● Task to complete:
Exclude the pictures and reproduce the remaining data exactly as written.

● Raw records:

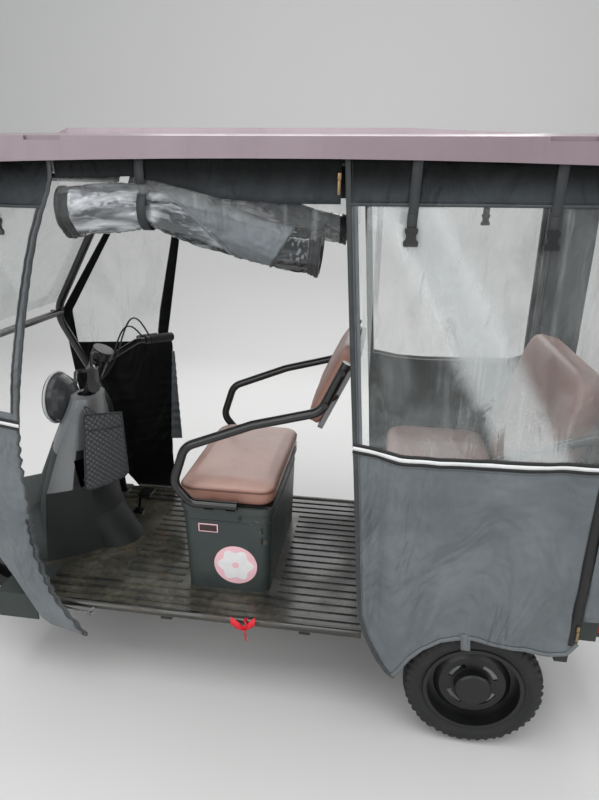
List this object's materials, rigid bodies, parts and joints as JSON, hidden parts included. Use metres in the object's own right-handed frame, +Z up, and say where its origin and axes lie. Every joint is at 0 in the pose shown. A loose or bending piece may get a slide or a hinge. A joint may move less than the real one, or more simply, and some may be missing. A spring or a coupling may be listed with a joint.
{
  "type": "auto rickshaw",
  "caption": "Electric passenger tricycle with a hard roof, zip-on rain curtains, a driver's seat over a storage bucket and a passenger bench.",
  "frame": {"origin": "on the floor, under the middle of the overall box", "axes": "+X towards the rear, +Y to the vehicle's right, +Z up"},
  "size_m": [2.397, 1.0186, 1.712],
  "materials": {
    "chassis_paint": "satin black paint",
    "floor_mat": "ribbed dark mat",
    "bright_steel": "scuffed bare steel",
    "cowl_plastic": "moulded dark green-grey plastic",
    "black_plastic": "black moulded plastic",
    "lamp_glass": "clear",
    "roof_plastic": "satin mauve",
    "tube_paint": "gloss black paint",
    "screen_glass": "clear",
    "clear_vinyl": "milky clear sheet",
    "curtain_cloth": "coated blue-grey cloth",
    "seat_leather": "dusty brown",
    "tail_red": "translucent red",
    "grip_rubber": "ribbed",
    "tyre_rubber": "block tread",
    "wheel_paint": "satin black paint"
  },
  "bodies": {
    "root": {"chassis_frame": "chassis_paint", "floor_pan": "floor_mat", "side_sills": "bright_steel", "front_cowl": "cowl_plastic", "inner_shield": "cowl_plastic", "headlamp_shell": "black_plastic", "headlamp_lens": "lamp_glass", "roof_panel": "roof_plastic", "roof_frame": "tube_paint", "windscreen_frame": "tube_paint", "windscreen": "screen_glass", "front_curtains": "curtain_cloth", "front_windows": "clear_vinyl", "rear_curtains": "curtain_cloth", "rear_windows": "clear_vinyl", "back_curtain": "curtain_cloth", "back_window": "clear_vinyl", "door_rolls": "curtain_cloth", "seat_bucket": "cowl_plastic", "bench_base": "chassis_paint", "battery": "black_plastic", "bench_back": "seat_leather", "bench_arms": "tube_paint", "rear_axle": "chassis_paint", "leaf_springs": "chassis_paint", "rear_body": "cowl_plastic", "rear_bumper": "tube_paint", "tail_lamps": "tail_red", "brake_pedal": "tube_paint"},
    "steering": {"fork": "tube_paint", "front_fender": "cowl_plastic", "handlebar": "tube_paint", "instrument": "black_plastic", "grips": "grip_rubber", "brake_levers": "black_plastic"},
    "front_wheel": {"tyre_front": "tyre_rubber", "rim_front": "wheel_paint"},
    "rear_wheel_left": {"tyre_rear_left": "tyre_rubber", "rim_rear_left": "wheel_paint"},
    "rear_wheel_right": {"tyre_rear_right": "tyre_rubber", "rim_rear_right": "wheel_paint"},
    "driver_seat": {"driver_plate": "tube_paint", "driver_cushion": "seat_leather", "driver_tubes": "tube_paint", "driver_back_pad": "seat_leather", "driver_back_shell": "black_plastic"},
    "bench_lid": {"bench_plate": "tube_paint", "bench_cushion": "seat_leather"}
  },
  "joints": [
    {"name": "steering_turn", "type": "hinge", "parent": "root", "child": "steering", "pos_m": [-0.59, 0, 0.9], "axis": [0.4384, 0, 0.8988], "range_deg": [-40, 40]},
    {"name": "front_wheel_spin", "type": "hinge", "parent": "steering", "child": "front_wheel", "pos_m": [-0.972, 0, 0.2025], "axis": [0, 1, 0], "continuous": true},
    {"name": "rear_wheel_left_spin", "type": "hinge", "parent": "root", "child": "rear_wheel_left", "pos_m": [0.76, -0.432, 0.2025], "axis": [0, 1, 0], "continuous": true},
    {"name": "rear_wheel_right_spin", "type": "hinge", "parent": "root", "child": "rear_wheel_right", "pos_m": [0.76, 0.432, 0.2025], "axis": [0, 1, 0], "continuous": true},
    {"name": "driver_seat_tilt", "type": "hinge", "parent": "root", "child": "driver_seat", "pos_m": [-0.178, 0, 0.6282], "axis": [0, -1, 0], "range_deg": [0, 50]},
    {"name": "bench_lid_tilt", "type": "hinge", "parent": "root", "child": "bench_lid", "pos_m": [0.492, 0, 0.6126], "axis": [0, -1, 0], "range_deg": [0, 70]}
  ]
}
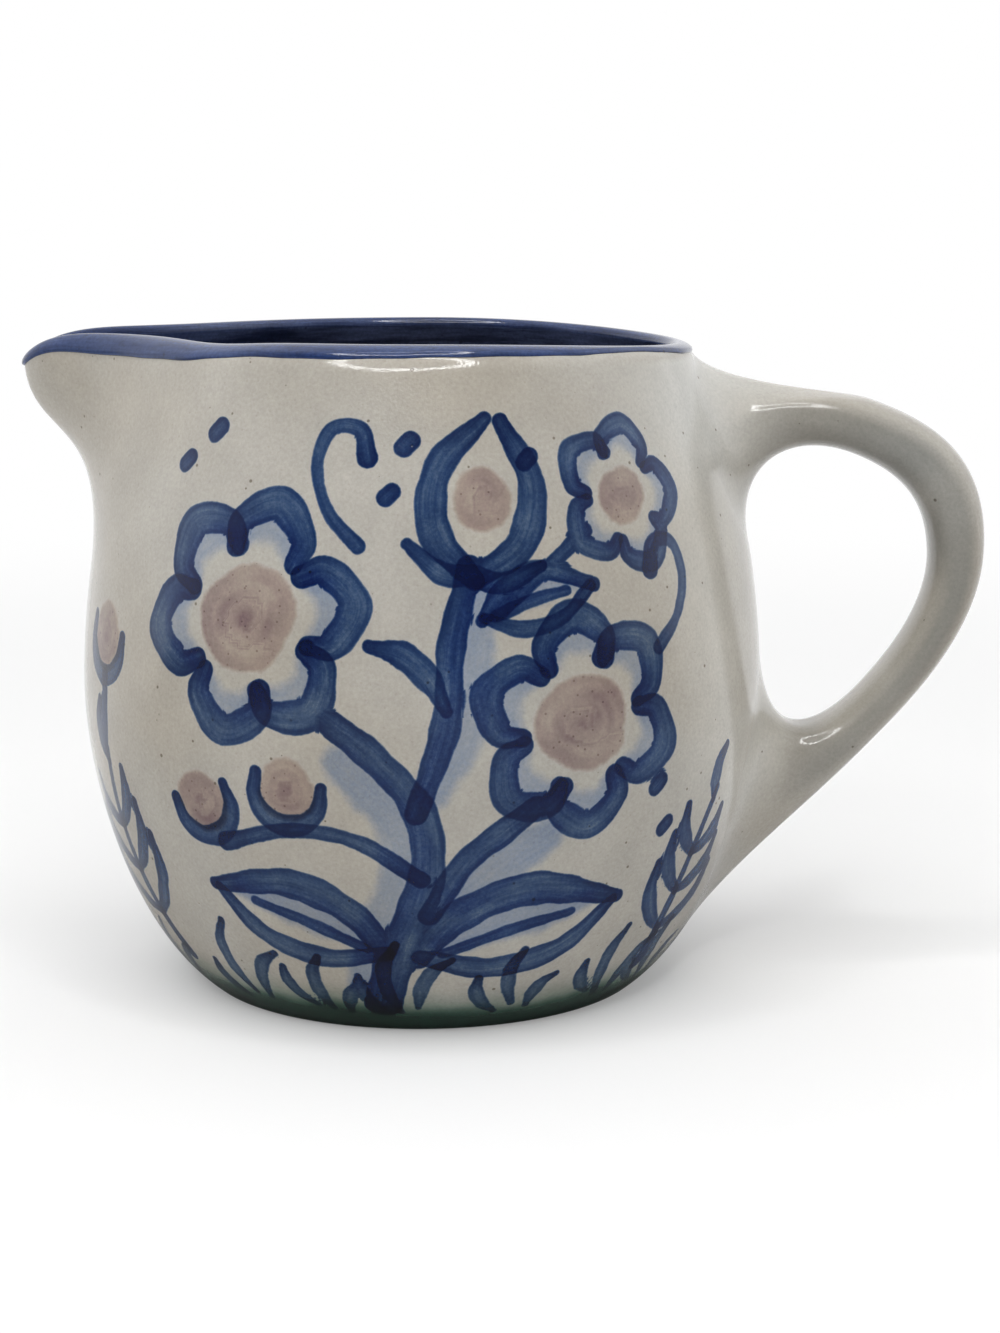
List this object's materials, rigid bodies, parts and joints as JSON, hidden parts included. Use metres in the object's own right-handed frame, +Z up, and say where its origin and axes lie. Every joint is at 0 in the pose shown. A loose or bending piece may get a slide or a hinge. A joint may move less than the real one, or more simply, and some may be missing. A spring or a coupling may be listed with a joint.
{
  "type": "stoneware cream jug",
  "caption": "Small round-bellied stoneware cream jug with a pulled spout, a pulled handle, painted blue brushwork and a blue glazed inside and lip.",
  "frame": {"origin": "middle of the foot's flat ring, on the surface that the jug stands on", "axes": "+Z up along the jug's axis, +X towards the handle, so the spout points along -X"},
  "size_m": [0.1325, 0.0936, 0.0899],
  "materials": {
    "clear_glaze": "glossy clear glaze over pale warm grey speckled stoneware, painted under the glaze in cobalt blue, pale blue wash and mauve, with a dark green wash at the foot",
    "blue_glaze": "glossy brushed-on dark blue glaze over the inside and the lip"
  },
  "bodies": {
    "root": {"jug_body": "clear_glaze", "lining_glaze": "blue_glaze", "handle": "clear_glaze"}
  },
  "joints": []
}
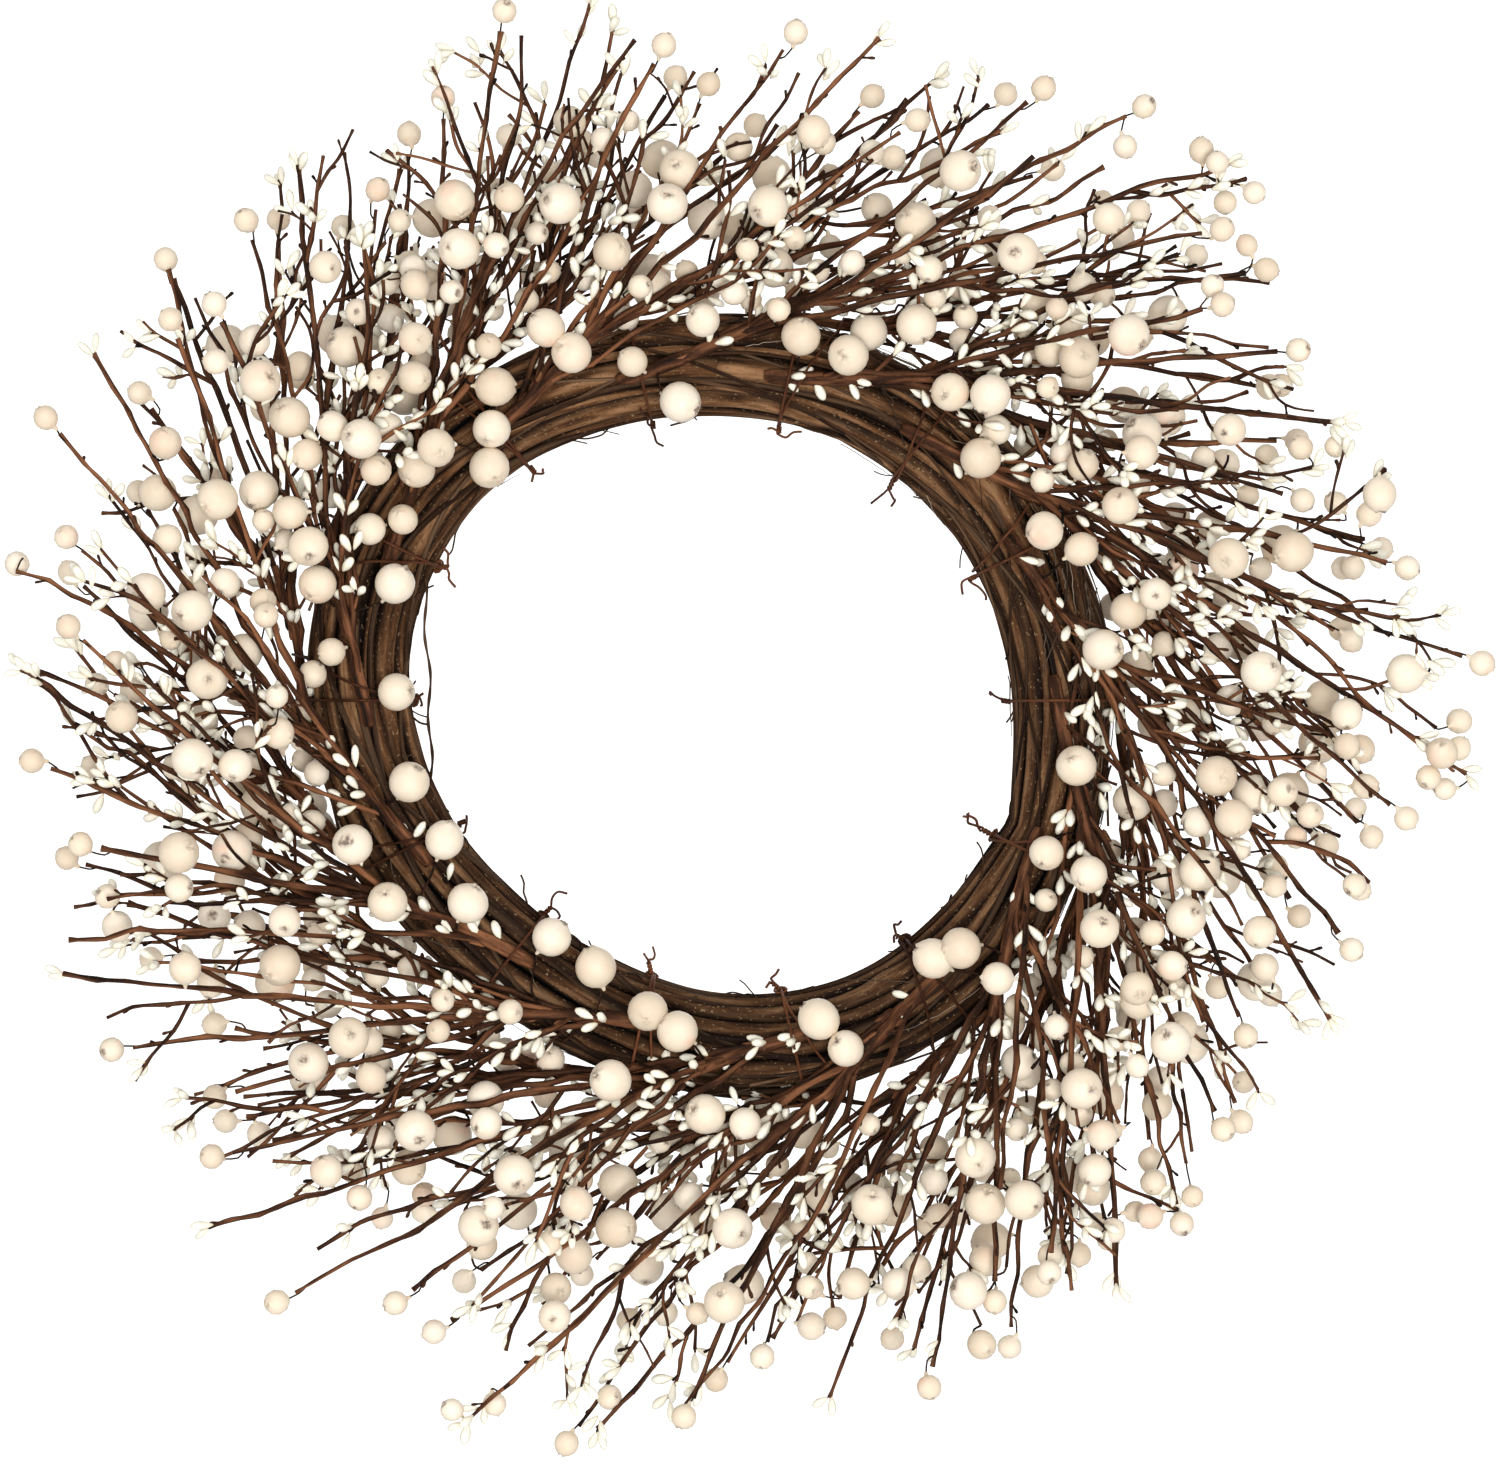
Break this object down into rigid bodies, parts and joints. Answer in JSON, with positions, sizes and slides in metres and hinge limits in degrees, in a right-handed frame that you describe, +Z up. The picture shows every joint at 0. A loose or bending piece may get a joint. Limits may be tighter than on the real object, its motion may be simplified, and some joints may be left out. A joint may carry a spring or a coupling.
{
  "type": "berry wreath",
  "caption": "Hanging wreath of cream berries and pips on paper-wrapped wire stems, swirling clockwise round a grapevine ring with an open centre",
  "frame": {"origin": "Underside of the ring's top, in the ring's middle plane, where the hook bears", "axes": "+Z is up, the front faces -Y, +X is to the right as seen from the front"},
  "size_m": [0.5581, 0.0964, 0.5555],
  "materials": {
    "vine_bark": "dry fibrous bark, matte",
    "thin_vine": "dark thin vine, matte",
    "tie_wire": "dark brown coated wire, matte",
    "berry_spray": "cream foam berries, matte, on brown paper-wrapped wire stems"
  },
  "bodies": {
    "root": {"core_cane": "vine_bark", "cane_1": "vine_bark", "cane_2": "vine_bark", "cane_3": "vine_bark", "cane_4": "vine_bark", "cane_5": "vine_bark", "cane_6": "vine_bark", "cane_7": "vine_bark", "runner_1": "thin_vine", "runner_2": "thin_vine", "runner_3": "thin_vine", "tie_1": "tie_wire", "tie_2": "tie_wire", "tie_3": "tie_wire", "tie_4": "tie_wire", "tie_5": "tie_wire", "tie_6": "tie_wire", "tie_7": "tie_wire", "tie_8": "tie_wire", "tie_9": "tie_wire", "tie_10": "tie_wire", "tie_11": "tie_wire", "tie_12": "tie_wire", "tie_13": "tie_wire", "tie_14": "tie_wire", "front_spray_1": "berry_spray", "front_spray_2": "berry_spray", "front_spray_3": "berry_spray", "front_spray_4": "berry_spray", "front_spray_5": "berry_spray", "front_spray_6": "berry_spray", "front_spray_7": "berry_spray", "front_spray_8": "berry_spray", "front_spray_9": "berry_spray", "front_spray_10": "berry_spray", "front_spray_11": "berry_spray", "front_spray_12": "berry_spray", "front_spray_13": "berry_spray", "front_spray_14": "berry_spray", "back_spray_1": "berry_spray", "back_spray_2": "berry_spray", "back_spray_3": "berry_spray", "back_spray_4": "berry_spray", "back_spray_5": "berry_spray", "back_spray_6": "berry_spray", "back_spray_7": "berry_spray", "back_spray_8": "berry_spray", "back_spray_9": "berry_spray", "back_spray_10": "berry_spray", "back_spray_11": "berry_spray", "back_spray_12": "berry_spray", "back_spray_13": "berry_spray", "back_spray_14": "berry_spray"}
  },
  "joints": []
}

● Final answer:
List this object's materials, rigid bodies, parts and joints as JSON, hidden parts included. Use metres in the object's own right-handed frame, +Z up, and say where its origin and axes lie. Every joint is at 0 in the pose shown. A loose or bending piece may get a slide or a hinge. A joint may move less than the real one, or more simply, and some may be missing. A spring or a coupling may be listed with a joint.
{
  "type": "auto rickshaw",
  "caption": "Electric passenger tricycle with a hard roof, zip-on rain curtains, a driver's seat over a storage bucket and a passenger bench.",
  "frame": {"origin": "on the floor, under the middle of the overall box", "axes": "+X towards the rear, +Y to the vehicle's right, +Z up"},
  "size_m": [2.397, 1.0186, 1.712],
  "materials": {
    "chassis_paint": "satin black paint",
    "floor_mat": "ribbed dark mat",
    "bright_steel": "scuffed bare steel",
    "cowl_plastic": "moulded dark green-grey plastic",
    "black_plastic": "black moulded plastic",
    "lamp_glass": "clear",
    "roof_plastic": "satin mauve",
    "tube_paint": "gloss black paint",
    "screen_glass": "clear",
    "clear_vinyl": "milky clear sheet",
    "curtain_cloth": "coated blue-grey cloth",
    "seat_leather": "dusty brown",
    "tail_red": "translucent red",
    "grip_rubber": "ribbed",
    "tyre_rubber": "block tread",
    "wheel_paint": "satin black paint"
  },
  "bodies": {
    "root": {"chassis_frame": "chassis_paint", "floor_pan": "floor_mat", "side_sills": "bright_steel", "front_cowl": "cowl_plastic", "inner_shield": "cowl_plastic", "headlamp_shell": "black_plastic", "headlamp_lens": "lamp_glass", "roof_panel": "roof_plastic", "roof_frame": "tube_paint", "windscreen_frame": "tube_paint", "windscreen": "screen_glass", "front_curtains": "curtain_cloth", "front_windows": "clear_vinyl", "rear_curtains": "curtain_cloth", "rear_windows": "clear_vinyl", "back_curtain": "curtain_cloth", "back_window": "clear_vinyl", "door_rolls": "curtain_cloth", "seat_bucket": "cowl_plastic", "bench_base": "chassis_paint", "battery": "black_plastic", "bench_back": "seat_leather", "bench_arms": "tube_paint", "rear_axle": "chassis_paint", "leaf_springs": "chassis_paint", "rear_body": "cowl_plastic", "rear_bumper": "tube_paint", "tail_lamps": "tail_red", "brake_pedal": "tube_paint"},
    "steering": {"fork": "tube_paint", "front_fender": "cowl_plastic", "handlebar": "tube_paint", "instrument": "black_plastic", "grips": "grip_rubber", "brake_levers": "black_plastic"},
    "front_wheel": {"tyre_front": "tyre_rubber", "rim_front": "wheel_paint"},
    "rear_wheel_left": {"tyre_rear_left": "tyre_rubber", "rim_rear_left": "wheel_paint"},
    "rear_wheel_right": {"tyre_rear_right": "tyre_rubber", "rim_rear_right": "wheel_paint"},
    "driver_seat": {"driver_plate": "tube_paint", "driver_cushion": "seat_leather", "driver_tubes": "tube_paint", "driver_back_pad": "seat_leather", "driver_back_shell": "black_plastic"},
    "bench_lid": {"bench_plate": "tube_paint", "bench_cushion": "seat_leather"}
  },
  "joints": [
    {"name": "steering_turn", "type": "hinge", "parent": "root", "child": "steering", "pos_m": [-0.59, 0, 0.9], "axis": [0.4384, 0, 0.8988], "range_deg": [-40, 40]},
    {"name": "front_wheel_spin", "type": "hinge", "parent": "steering", "child": "front_wheel", "pos_m": [-0.972, 0, 0.2025], "axis": [0, 1, 0], "continuous": true},
    {"name": "rear_wheel_left_spin", "type": "hinge", "parent": "root", "child": "rear_wheel_left", "pos_m": [0.76, -0.432, 0.2025], "axis": [0, 1, 0], "continuous": true},
    {"name": "rear_wheel_right_spin", "type": "hinge", "parent": "root", "child": "rear_wheel_right", "pos_m": [0.76, 0.432, 0.2025], "axis": [0, 1, 0], "continuous": true},
    {"name": "driver_seat_tilt", "type": "hinge", "parent": "root", "child": "driver_seat", "pos_m": [-0.178, 0, 0.6282], "axis": [0, -1, 0], "range_deg": [0, 50]},
    {"name": "bench_lid_tilt", "type": "hinge", "parent": "root", "child": "bench_lid", "pos_m": [0.492, 0, 0.6126], "axis": [0, -1, 0], "range_deg": [0, 70]}
  ]
}
List this object's materials, rigid bodies, parts and joints as JSON, hidden parts included. Use metres in the object's own right-handed frame, +Z up, and say where its origin and axes lie. Every joint is at 0 in the pose shown. A loose or bending piece may get a slide or a hinge. A joint may move less than the real one, or more simply, and some may be missing. A spring or a coupling may be listed with a joint.
{
  "type": "stoneware cream jug",
  "caption": "Small round-bellied stoneware cream jug with a pulled spout, a pulled handle, painted blue brushwork and a blue glazed inside and lip.",
  "frame": {"origin": "middle of the foot's flat ring, on the surface that the jug stands on", "axes": "+Z up along the jug's axis, +X towards the handle, so the spout points along -X"},
  "size_m": [0.1325, 0.0936, 0.0899],
  "materials": {
    "clear_glaze": "glossy clear glaze over pale warm grey speckled stoneware, painted under the glaze in cobalt blue, pale blue wash and mauve, with a dark green wash at the foot",
    "blue_glaze": "glossy brushed-on dark blue glaze over the inside and the lip"
  },
  "bodies": {
    "root": {"jug_body": "clear_glaze", "lining_glaze": "blue_glaze", "handle": "clear_glaze"}
  },
  "joints": []
}
Break this object down into rigid bodies, parts and joints. Answer in JSON, with positions, sizes and slides in metres and hinge limits in degrees, in a right-handed frame that you describe, +Z up. The picture shows every joint at 0. A loose or bending piece may get a joint. Limits may be tighter than on the real object, its motion may be simplified, and some joints may be left out. A joint may carry a spring or a coupling.
{
  "type": "berry wreath",
  "caption": "Hanging wreath of cream berries and pips on paper-wrapped wire stems, swirling clockwise round a grapevine ring with an open centre",
  "frame": {"origin": "Underside of the ring's top, in the ring's middle plane, where the hook bears", "axes": "+Z is up, the front faces -Y, +X is to the right as seen from the front"},
  "size_m": [0.5581, 0.0964, 0.5555],
  "materials": {
    "vine_bark": "dry fibrous bark, matte",
    "thin_vine": "dark thin vine, matte",
    "tie_wire": "dark brown coated wire, matte",
    "berry_spray": "cream foam berries, matte, on brown paper-wrapped wire stems"
  },
  "bodies": {
    "root": {"core_cane": "vine_bark", "cane_1": "vine_bark", "cane_2": "vine_bark", "cane_3": "vine_bark", "cane_4": "vine_bark", "cane_5": "vine_bark", "cane_6": "vine_bark", "cane_7": "vine_bark", "runner_1": "thin_vine", "runner_2": "thin_vine", "runner_3": "thin_vine", "tie_1": "tie_wire", "tie_2": "tie_wire", "tie_3": "tie_wire", "tie_4": "tie_wire", "tie_5": "tie_wire", "tie_6": "tie_wire", "tie_7": "tie_wire", "tie_8": "tie_wire", "tie_9": "tie_wire", "tie_10": "tie_wire", "tie_11": "tie_wire", "tie_12": "tie_wire", "tie_13": "tie_wire", "tie_14": "tie_wire", "front_spray_1": "berry_spray", "front_spray_2": "berry_spray", "front_spray_3": "berry_spray", "front_spray_4": "berry_spray", "front_spray_5": "berry_spray", "front_spray_6": "berry_spray", "front_spray_7": "berry_spray", "front_spray_8": "berry_spray", "front_spray_9": "berry_spray", "front_spray_10": "berry_spray", "front_spray_11": "berry_spray", "front_spray_12": "berry_spray", "front_spray_13": "berry_spray", "front_spray_14": "berry_spray", "back_spray_1": "berry_spray", "back_spray_2": "berry_spray", "back_spray_3": "berry_spray", "back_spray_4": "berry_spray", "back_spray_5": "berry_spray", "back_spray_6": "berry_spray", "back_spray_7": "berry_spray", "back_spray_8": "berry_spray", "back_spray_9": "berry_spray", "back_spray_10": "berry_spray", "back_spray_11": "berry_spray", "back_spray_12": "berry_spray", "back_spray_13": "berry_spray", "back_spray_14": "berry_spray"}
  },
  "joints": []
}